Early during his gubernatorial term, Garotinho made a try at striking a progressive note on his public security policies, based on a think-tank of social researchers - who ghost-wrote Garotinho's electoral public security programme - led by the university professor of Anthropology and Political Science Luis Eduardo Soares, who was made assistant secretary of public security. Police stations were made Internet-friendly, in what was called a program for "legal (cool) stations" (Programa Delegacia Legal). However, Garotinho eventually dismissed Soares in March 2000, which was seen as a serious setback for upholding human rights, according to Human Rights Watch. Garotinho insisted that Soares' removal was legitimate, but the circumstances suggested that he was removed due to pressure from the Rio police, with whose corrupt and violent elements Soares had been coming increasingly into conflict. Due to allegedly threats received by him and his family, Soares went abroad for a time, becoming a "neoexile".

==State secretary for Public Security==
He moved to the Brazilian Socialist Party (PSB) due to problems with the PDT leader, Leonel Brizola, and was the party's presidential candidate at the October 2002 presidential elections. Garotinho had stepped down nine months earlier to run for president and received 18% of the votes cast. He backed Luiz Inácio Lula da Silva in the second round. He helped his wife Rosinha Matheus re-election campaign for governor of the state of Rio de Janeiro. She appointed Garotinho State secretary for Public Security.

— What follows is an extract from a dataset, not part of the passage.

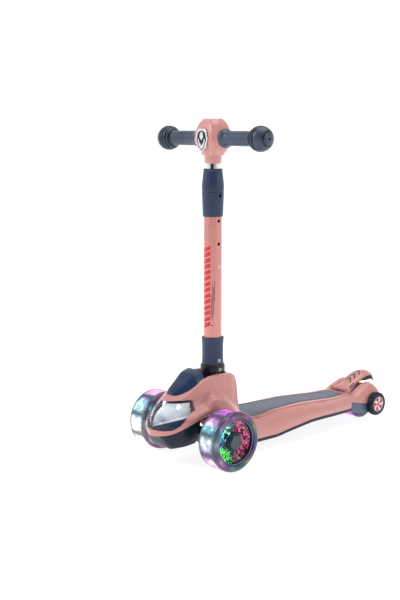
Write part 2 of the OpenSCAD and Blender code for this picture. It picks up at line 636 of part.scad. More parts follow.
module height_clamp() in_frame() color(navy) difference() {
  translate([0, 0, sleeve_top + 0.4]) rotate_extrude($fn = 96) polygon(concat(
    [[14, 0], [21.6, 0], [22, 1.5], [21.9, 12]], arc(18.2, 43.8, 1.8, 0, 90, 3), [[14, 45.6]]));
  translate([0, 0, sleeve_top - 1]) cylinder(r = 16 + run, h = neck_top - sleeve_top + 2, $fn = 96);
  translate([0, 0, sleeve_top - 1]) cylinder(r = upper_r + 0.4, h = 60, $fn = 96);
}

upper_bottom = 345;
module upper_tube() in_frame() color(chrome) difference() {
  union() {
    translate([0, 0, upper_bottom]) cylinder(r = upper_r, h = bar_z - bar_r - 2 - upper_bottom, $fn = 96);
    translate([0, 0, upper_bottom]) cylinder(r = lower_r - 2 - run, h = 18, $fn = 96);
  }
  translate([0, 0, 300]) cylinder(r = upper_r - 1.5, h = 400, $fn = 96);
  translate([0, 0, button_z]) along_x() cylinder(r = hole_r, h = 40, $fn = 32);
}

module snap_button() in_frame() color(steel) translate([10, 0, button_z]) along_x() {
  cylinder(r = hole_r - run, h = 8.2, $fn = 48);
  translate([0, 0, 8.2]) cylinder(r1 = hole_r - run, r2 = 2.8, h = 1.2, $fn = 48);
}

// ---------- handlebar ----------
// Faceted head: height, half width, half depth, corner cut
head_rows = [[606, 18, 16, 6], [622, 29, 24, 9], [634, 34, 28, 10], [650, 34, 27, 10],
  [668, 27, 22, 9], [678, 19, 14, 6]];
function cut_corners(x, y, c) = [[x, y - c], [x - c, y], [c - x, y], [-x, y - c],
  [-x, c - y], [c - x, -y], [x - c, -y], [x, c - y]];
module bar_head() in_frame() color(pink) difference() {
  union() {
    hull() for (r = head_rows) translate([0, 0, r[0] - 0.5]) linear_extrude(0.5)
      polygon(cut_corners(r[1], r[2], r[3]));
    translate([0, 0, 591]) cylinder(r = 17, h = 24, $fn = 64);
  }
  translate([0, 0, bar_z]) along_x() cylinder(r = bar_r, h = 100, center = true, $fn = 64);
  translate([0, 0, 580]) cylinder(r = upper_r, h = bar_z - 582 - bar_r, $fn = 64);
}

shield_points = [[0, -24], [11, -13], [17, 4], [13, 19], [6, 24], [-6, 24], [-13, 19], [-17, 4], [-11, -13]];
module head_badge() in_frame() color(chrome) translate([0, -28, 635]) rotate([90, 0, 0]) {
  difference() {
    linear_extrude(3) polygon(shield_points);
    translate([0, 0, 1.6]) linear_extrude(3) polygon([for (p = shield_points) p * 0.84]);
  }
  translate([0, 0, 1.6]) linear_extrude(1.6) polygon([for (p = shield_points) p * 0.4]);
}

module bar_tube() in_frame() color(steel) translate([0, 0, bar_z]) along_x() difference() {
  cylinder(r = bar_r, h = 2 * ball_x, center = true, $fn = 96);
  cylinder(r = bar_r - 1.8, h = 2 * ball_x + 2, center = true, $fn = 96);
}

groove_xs = [-15, -9, -3, 3];
module grip() translate([0, 0, bar_z]) along_x() difference() {
  rotate_extrude($fn = 96) polygon(concat(
    [[bar_r, 34.4], [18, 34.4], [19, 36], [19, 39], [17, 43], [grip_r, 47], [grip_r, ball_x - 24],
     [17, ball_x - 20]], arc(0, ball_x, ball_r, -46, 84, 16),
    [[2.5, ball_x + ball_r], [2.5, ball_x + 6], [bar_r, ball_x + 6]]));
  for (x = groove_xs) translate([0, 0, ball_x + x]) rotate_extrude($fn = 96)
    translate([sqrt(pow(ball_r, 2) - x * x), 0]) circle(r = 1.6, $fn = 16);
}
module grip_left() in_frame() color(navy) grip();
module grip_right() in_frame() color(navy) mirror([1, 0, 0]) grip();
module grip_plugs() in_frame() color(black) both_sides() translate([0, 0, bar_z]) along_x()
  translate([0, 0, ball_x - 12]) cylinder(r = bar_r - 1.8, h = 11, $fn = 64);

// ---------- one line per node ----------
deck_shell();
deck_base();
grip_pad();
nose_cover();
headlight_lens();
headlight_housing();
headlight_lamps();
light_board();
nose_base();
hinge_bracket();
fold_bolt();
kingpin();
steering_bushings();
rear_axle();
rear_spacers();
rear_cap_left();
rear_cap_right();
rear_turbine_left();
rear_turbine_right();
rear_panel_left();
rear_panel_right();
battery_box();
battery_cells();
battery_cover();
deck_screws();
brake_pin();
brake_spring();
truck_beam();
front_axle_bolts();
axle_nuts();
front_tyre_left();
front_hub_left();
hub_cap_left();
light_ring_left();
front_bearings_left();
front_tyre_right();
front_hub_right();
hub_cap_right();
light_ring_right();
front_bearings_right();
rear_tyre();
rear_hub();
rear_bearings();
brake_fender();
fender_liner();
brake_shoe();
hinge_knuckle();
lower_tube();
height_sleeve();
fold_collar();
height_clamp();
upper_tube();
bar_head();
head_badge();
bar_tube();
grip_left();
grip_right();
grip_plugs();
snap_button();
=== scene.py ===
"""Looks of the three-wheeled kick scooter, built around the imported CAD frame.

Shapes are drawn in millimetres in the stem frame: x to the rider's left, y behind the stem
axis, z above the ground. row() turns them into metres in the frame's own coordinates.
"""

import math
import random

import bmesh
import bpy
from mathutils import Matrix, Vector


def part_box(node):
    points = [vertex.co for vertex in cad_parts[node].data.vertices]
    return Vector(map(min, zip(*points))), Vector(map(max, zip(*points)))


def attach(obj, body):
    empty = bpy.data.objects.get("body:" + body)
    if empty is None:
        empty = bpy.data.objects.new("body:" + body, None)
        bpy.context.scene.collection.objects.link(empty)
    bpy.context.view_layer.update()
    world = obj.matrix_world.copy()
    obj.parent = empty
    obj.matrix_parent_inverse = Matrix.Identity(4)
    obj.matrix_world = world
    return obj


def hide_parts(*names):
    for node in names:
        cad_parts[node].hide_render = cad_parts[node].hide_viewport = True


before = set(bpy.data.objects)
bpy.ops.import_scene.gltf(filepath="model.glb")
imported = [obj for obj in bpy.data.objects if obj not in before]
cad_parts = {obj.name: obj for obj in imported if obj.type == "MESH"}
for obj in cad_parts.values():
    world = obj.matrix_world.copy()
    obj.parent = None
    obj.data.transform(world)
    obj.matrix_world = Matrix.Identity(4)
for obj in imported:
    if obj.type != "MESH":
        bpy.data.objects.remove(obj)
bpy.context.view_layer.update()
scene = bpy.context.scene
MM = 0.001


# ---------- sizes taken from the frame ----------
def middle(node):
    low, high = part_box(node)
    return (low + high) / 2


def half_size(node):
    low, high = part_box(node)
    return (high - low) / 2


STEM_Y = middle("lower_tube").y
LOWER_R = half_size("lower_tube").x / MM
UPPER_R = 13.85
BLOCK_R = 25.0
BAR_Z = middle("bar_tube").z / MM
FRONT_R = half_size("front_tyre_left").z / MM
REAR_R = half_size("rear_tyre").z / MM
TYRE_W = 2 * half_size("rear_tyre").x / MM
FRONT_X = middle("front_tyre_left").x / MM
FRONT_Y = (middle("front_tyre_left").y - STEM_Y) / MM
REAR_Y = (middle("rear_tyre").y - STEM_Y) / MM
FOLD_Z = middle("fold_bolt").z / MM
BUTTON_Z = middle("snap_button").z / MM


def row(point):
    """Stem frame in millimetres to the row frame in metres."""
    return Vector((point[0] * MM, point[1] * MM + STEM_Y, point[2] * MM))


# ---------- curves, the same as the CAD's ----------
def mix(a, b, t):
    return a + (b - a) * t


def steps(a, b, n):
    return [mix(a, b, i / n) for i in range(n + 1)]


def curve(rows, y, k=1):
    """Monotone cubic through the rows (y, value, ...), column k."""
    last = len(rows) - 2
    i = 0
    while i < last and y >= rows[i + 1][0]:
        i += 1

    def secant(j):
        return (rows[j + 1][k] - rows[j][k]) / (rows[j + 1][0] - rows[j][0])

    def slope(j):
        if j <= 0:
            return secant(0)
        if j > last:
            return secant(last)
        a, b = secant(j - 1), secant(j)
        return 0 if a * b <= 0 else 2 * a * b / (a + b)

    d = rows[i + 1][0] - rows[i][0]
    t = max(0, min(1, (y - rows[i][0]) / d))
    u = 1 - t
    return (rows[i][k] * u * u * (1 + 2 * t) + rows[i + 1][k] * t * t * (3 - 2 * t)
            + d * t * u * (slope(i) * u - slope(i + 1) * t))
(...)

In August 2003 he left the PSB to join the historical Party of the Brazilian Democratic Movement (PMDB), which supported President Lula. The move was seen as an attempt to secure federal funding for his wife's tenure as governor of the State of Rio de Janeiro and to increase Garotinho's chances in a future run for President of Brazil.

==Hunger strike and later setbacks==
As the 2006 presidential elections approached, Garotinho, intent on maintaining a candidacy that his party tended to turn down for supporting Lula's bid for reelection, announced on May 1, 2006 a hunger strike, allegedly in protest of what he called unjust treatment by the Brazilian media, after unanswered accusations of illegal campaign funding - mostly about his wife's spending of some R$120 million in contracts with various shadowy NGOs for providing undelivered services to the State's government, which the media saw as a way to divert funds to an electoral campaign. He later stopped his hunger strike, leaving charges unanswered- and his presidential candidacy turned down. The Brazilian press writing Garotinho off as a "clown" and a failing politician parading himself as a caricature of "a crucified Jesus Christ". Many satirists declared that they supported Garotinho going on with the strike "to the very end".

On May 29, 2008 the Brazilian Federal Police issued an arrest warrant against Garotinho for "mobstering" (formação de quadrilha) for his association to Rio's former plainsclothes (civil) police chief Alvaro Lins, now a Congressperson for Rio de Janeiro, who was charged with money laundering, criminal association, corruption and facilitating smuggling. According to the federal attorney's office, Garotinho had "offered political support for Lins' group to remain in charge of the civil police."

In May 2010, the State (Regional) Electoral Court rendered Garotinho and his wife Rosinha ineligible to run for public office for three years from 2008 on, for engaging in electoral corruption during the 2008 mayoral elections in Campos, where Garotinho had canvassed for votes for his wife, who was running for mayor. Such a condemnation by a collegiate court would have rendered Garotinho ineligible for the ensuing 2010 national election, but the Federal Electoral Court decided to grant him the right to run for the Federal Legislative on the Partido da República ticket, pending an appeal.

In June 2014, Garotinho announced his support for incumbent President Dilma Rousseff in the 2014 Brazilian presidential election. He ran for Governor of Rio de Janeiro in the 2014 state elections, receiving 1.576.511 votes (19,73% of valid votes), finishing in third place, after Luiz Fernando Pezão and Marcelo Crivella, who disputed the run-off.